The Department of Justice (DOJ) and six broadcast television companies reached settlements last week after the DOJ claimed that the companies shared competitively sensitive information that allowed the parties to alter the way prices were set in the television spot advertising market. Assistant Attorney General Makan Delrahim explained in a speech at the ABA Antitrust Section Fall Forum on November 15 that the government’s investigation was triggered by information produced in the merger investigation of two of the defendants, Sinclair and Tribune, which was abandoned earlier this year. The case has important implications for companies and serves as a cautionary tale related to information sharing.

WHAT HAPPENED:

  • The investigation reportedly began from DOJ’s review of the $3.9 billion proposed acquisition of Tribune by Sinclair earlier this year. The parties abandoned the merger this past summer after the Federal Communications Commission (FCC) referred the matter to an administrative law judge and delayed approval.
  • On November 13, DOJ filed a complaint and competitive impact statement against six television broadcast station companies, each of whom sells spot advertising to advertisers in the US or owns and operates broadcast television stations.
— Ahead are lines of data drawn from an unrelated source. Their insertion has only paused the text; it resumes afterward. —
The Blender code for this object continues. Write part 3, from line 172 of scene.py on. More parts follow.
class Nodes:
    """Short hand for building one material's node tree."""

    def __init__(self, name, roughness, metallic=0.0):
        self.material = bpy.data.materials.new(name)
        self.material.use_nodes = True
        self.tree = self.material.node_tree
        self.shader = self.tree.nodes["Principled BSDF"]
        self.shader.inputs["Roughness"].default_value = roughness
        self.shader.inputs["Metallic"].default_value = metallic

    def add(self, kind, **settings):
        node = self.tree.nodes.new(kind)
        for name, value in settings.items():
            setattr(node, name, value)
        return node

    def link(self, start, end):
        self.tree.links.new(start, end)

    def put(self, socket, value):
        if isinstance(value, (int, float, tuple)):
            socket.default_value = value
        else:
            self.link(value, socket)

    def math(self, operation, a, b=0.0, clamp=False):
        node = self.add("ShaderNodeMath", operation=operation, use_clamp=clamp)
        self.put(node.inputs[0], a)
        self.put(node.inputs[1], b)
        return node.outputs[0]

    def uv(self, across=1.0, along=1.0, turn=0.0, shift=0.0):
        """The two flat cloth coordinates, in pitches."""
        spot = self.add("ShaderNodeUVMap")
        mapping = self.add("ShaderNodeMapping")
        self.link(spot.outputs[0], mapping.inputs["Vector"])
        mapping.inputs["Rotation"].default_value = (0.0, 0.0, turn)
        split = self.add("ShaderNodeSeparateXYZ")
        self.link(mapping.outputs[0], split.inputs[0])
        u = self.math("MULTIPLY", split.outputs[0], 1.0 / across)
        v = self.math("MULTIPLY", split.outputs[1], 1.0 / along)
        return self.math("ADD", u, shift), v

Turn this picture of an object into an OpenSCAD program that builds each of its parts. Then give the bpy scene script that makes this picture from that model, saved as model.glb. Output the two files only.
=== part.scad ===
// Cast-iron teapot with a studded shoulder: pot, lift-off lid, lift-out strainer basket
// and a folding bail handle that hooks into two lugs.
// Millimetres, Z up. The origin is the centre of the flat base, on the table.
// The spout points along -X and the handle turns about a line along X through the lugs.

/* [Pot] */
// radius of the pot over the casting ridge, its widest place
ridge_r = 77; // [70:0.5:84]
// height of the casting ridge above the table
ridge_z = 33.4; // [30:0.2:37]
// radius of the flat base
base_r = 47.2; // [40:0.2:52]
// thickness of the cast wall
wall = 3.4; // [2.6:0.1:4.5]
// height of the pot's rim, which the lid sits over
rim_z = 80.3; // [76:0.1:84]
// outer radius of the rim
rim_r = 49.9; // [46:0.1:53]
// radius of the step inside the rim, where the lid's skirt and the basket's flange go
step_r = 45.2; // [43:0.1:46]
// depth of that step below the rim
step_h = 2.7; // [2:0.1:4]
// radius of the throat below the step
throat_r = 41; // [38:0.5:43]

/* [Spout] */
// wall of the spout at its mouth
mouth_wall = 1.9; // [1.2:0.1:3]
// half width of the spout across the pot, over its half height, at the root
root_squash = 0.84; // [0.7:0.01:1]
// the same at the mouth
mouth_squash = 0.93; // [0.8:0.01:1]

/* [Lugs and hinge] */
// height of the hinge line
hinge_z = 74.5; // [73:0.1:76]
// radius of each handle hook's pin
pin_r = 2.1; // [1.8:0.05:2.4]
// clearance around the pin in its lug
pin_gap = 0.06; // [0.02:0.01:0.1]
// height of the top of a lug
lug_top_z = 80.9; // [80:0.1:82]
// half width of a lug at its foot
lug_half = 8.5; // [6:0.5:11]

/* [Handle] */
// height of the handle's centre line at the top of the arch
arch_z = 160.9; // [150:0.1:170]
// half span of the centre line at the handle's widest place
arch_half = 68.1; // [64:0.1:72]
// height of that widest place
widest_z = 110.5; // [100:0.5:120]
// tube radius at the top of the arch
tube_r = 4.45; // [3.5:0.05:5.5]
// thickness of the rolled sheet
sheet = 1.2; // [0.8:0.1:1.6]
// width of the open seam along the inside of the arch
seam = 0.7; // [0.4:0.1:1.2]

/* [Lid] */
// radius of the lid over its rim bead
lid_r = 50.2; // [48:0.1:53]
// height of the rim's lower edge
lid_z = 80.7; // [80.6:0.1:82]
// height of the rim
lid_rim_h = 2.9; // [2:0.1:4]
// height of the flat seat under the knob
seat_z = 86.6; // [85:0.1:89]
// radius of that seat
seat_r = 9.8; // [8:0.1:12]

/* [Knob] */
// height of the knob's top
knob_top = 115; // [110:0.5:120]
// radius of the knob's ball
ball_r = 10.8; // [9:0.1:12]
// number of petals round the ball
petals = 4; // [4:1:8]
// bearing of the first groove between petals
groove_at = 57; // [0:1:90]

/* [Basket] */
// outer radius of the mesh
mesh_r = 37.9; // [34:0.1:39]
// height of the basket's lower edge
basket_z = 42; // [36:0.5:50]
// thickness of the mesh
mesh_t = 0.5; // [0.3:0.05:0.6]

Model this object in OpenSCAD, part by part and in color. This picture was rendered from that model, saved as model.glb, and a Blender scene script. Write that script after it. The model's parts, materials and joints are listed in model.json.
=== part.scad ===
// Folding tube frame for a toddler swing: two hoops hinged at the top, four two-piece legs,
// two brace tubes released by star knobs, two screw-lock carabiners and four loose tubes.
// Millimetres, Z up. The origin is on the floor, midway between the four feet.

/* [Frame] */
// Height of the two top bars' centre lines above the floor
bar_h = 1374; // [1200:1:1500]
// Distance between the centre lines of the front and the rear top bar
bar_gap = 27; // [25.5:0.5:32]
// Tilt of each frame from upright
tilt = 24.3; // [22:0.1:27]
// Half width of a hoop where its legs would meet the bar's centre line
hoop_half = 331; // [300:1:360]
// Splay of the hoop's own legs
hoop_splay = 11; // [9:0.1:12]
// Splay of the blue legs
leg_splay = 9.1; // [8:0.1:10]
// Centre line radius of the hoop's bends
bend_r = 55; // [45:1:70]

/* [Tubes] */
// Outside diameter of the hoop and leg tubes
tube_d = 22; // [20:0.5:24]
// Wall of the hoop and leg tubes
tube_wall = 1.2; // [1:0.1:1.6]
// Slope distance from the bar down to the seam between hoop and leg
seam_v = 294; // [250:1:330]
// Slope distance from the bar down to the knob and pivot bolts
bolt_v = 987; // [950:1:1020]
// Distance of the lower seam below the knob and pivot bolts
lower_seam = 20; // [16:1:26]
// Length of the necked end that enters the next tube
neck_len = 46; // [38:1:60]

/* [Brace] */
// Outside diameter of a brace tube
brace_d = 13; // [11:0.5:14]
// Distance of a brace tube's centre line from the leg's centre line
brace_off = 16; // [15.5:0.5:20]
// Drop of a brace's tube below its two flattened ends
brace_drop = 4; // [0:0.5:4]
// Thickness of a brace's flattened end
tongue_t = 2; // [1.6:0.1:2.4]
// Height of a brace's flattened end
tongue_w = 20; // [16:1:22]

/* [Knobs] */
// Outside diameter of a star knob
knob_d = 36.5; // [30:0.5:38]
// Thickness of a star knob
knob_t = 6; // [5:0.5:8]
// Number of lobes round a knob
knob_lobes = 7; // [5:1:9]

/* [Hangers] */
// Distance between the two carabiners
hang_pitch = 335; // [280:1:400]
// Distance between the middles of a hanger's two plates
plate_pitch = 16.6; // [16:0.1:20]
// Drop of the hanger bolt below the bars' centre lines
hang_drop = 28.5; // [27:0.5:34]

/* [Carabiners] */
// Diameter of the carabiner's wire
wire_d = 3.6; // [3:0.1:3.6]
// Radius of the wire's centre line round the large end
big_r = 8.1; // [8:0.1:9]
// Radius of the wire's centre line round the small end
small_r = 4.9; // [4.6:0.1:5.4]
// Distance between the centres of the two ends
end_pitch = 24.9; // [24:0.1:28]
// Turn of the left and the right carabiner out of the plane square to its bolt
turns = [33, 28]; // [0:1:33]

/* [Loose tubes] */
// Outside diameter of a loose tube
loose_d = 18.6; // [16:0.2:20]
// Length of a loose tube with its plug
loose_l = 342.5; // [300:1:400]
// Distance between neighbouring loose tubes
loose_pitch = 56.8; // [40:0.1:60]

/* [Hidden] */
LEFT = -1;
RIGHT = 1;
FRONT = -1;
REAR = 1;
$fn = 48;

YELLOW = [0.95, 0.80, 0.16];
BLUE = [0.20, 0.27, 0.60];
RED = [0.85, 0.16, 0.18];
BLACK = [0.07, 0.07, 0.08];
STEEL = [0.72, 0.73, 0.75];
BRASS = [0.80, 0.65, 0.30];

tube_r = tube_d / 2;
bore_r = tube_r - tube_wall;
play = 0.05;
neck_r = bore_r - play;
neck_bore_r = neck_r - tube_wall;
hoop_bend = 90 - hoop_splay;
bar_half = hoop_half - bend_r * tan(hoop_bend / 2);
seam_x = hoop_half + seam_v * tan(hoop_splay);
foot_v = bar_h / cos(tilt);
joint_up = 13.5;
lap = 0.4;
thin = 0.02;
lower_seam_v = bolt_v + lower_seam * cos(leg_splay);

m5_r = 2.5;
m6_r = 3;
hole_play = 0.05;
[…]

With the complaint, DOJ simultaneously filed six proposed settlements with defendants.
  • The complaint alleges that the defendants and other broadcasters reciprocally exchanged revenue pacing information and other forms of competitively sensitive sales information in specific designated marketing areas in real time for each individual competitor. Pacing information shows a station’s remaining advertising inventory and that station’s performance compared to the market.
  • DOJ claimed that the information sharing occurred both directly between parties and through Sales Reps Firms, who represent broadcast stations in negotiations with advertisers or advertisers’ agents over spot advertising. This indirect sharing occurred despite the existence of firewalls to prevent coordination and information sharing between sales teams at the Sales Reps Firms representing competing stations. DOJ claimed that the exchanges occurred with defendants’ knowledge and frequently at defendants’ instruction.
  • As a result of the information sharing, DOJ argued that the stations were able to understand the availability of spot advertisement inventory on competitors’ stations in real time. DOJ also argued that the stations used the information to anticipate whether other companies would raise, maintain, or lower prices for spot advertising. The information exchanges therefore “distorted the normal price-setting mechanism in the spot advertising market and harmed the competitive process” and were unreasonable restraints of interstate trade and commerce.
  • The settlements that are proposed by DOJ prohibit defendants from sharing competitively sensitive information directly or indirectly. The settlements require defendants to institute antitrust compliance officers, and compliance and reporting programs, and to fully cooperate in the DOJ’s ongoing investigation. The final judgments are set to expire seven years from the date of entry, but give DOJ the ability to terminate after five years.
  • The proposed settlements indicate that DOJ recognizes certain allowable exchanges of information. DOJ explains that aggregated competitively sensitive information may be communicated if it is handled by a fully independent third party, so long as the information is historical total revenue or other geographic or characteristic information, and is sufficiently aggregated so it does not allow recipients to identify the specifics.

WHAT THIS MEANS:

  • This case is an example of DOJ strictly enforcing the rules on information sharing between competitors. The proposed settlements clarify that high-level, aggregated, historical information may be shared, but not real-time information about individual competitors.
  • DOJ is not retracting its position on exchanges of price and cost information that fall in the “antitrust safety zone” described in the 1996 Statement of DOJ and Federal Trade Commission (FTC) Enforcement Policy on Provider Participation in Exchanges of Price and Cost Information. In that statement, DOJ and FTC together outlined that surveys managed by third parties, that contain information greater than 3 months old, and that have at least five providers reporting, with no individual representing more than 25 percent of the data, can be shared without challenge though the surveys include prices for services, wages, salaries, or other sensitive information. These guidelines were not followed in the case at hand, which illustrates the importance of staying in the “safety zone.”
  • The matter also demonstrates how a merger investigation can lead to a collateral investigation and significant consequences for the parties.
  • Companies, especially those in consolidated industries such as the television broadcasting business here, are best served by confirming that all parties understand the guidelines regarding information sharing, and instituting antitrust compliance programs to ensure that guidelines are followed.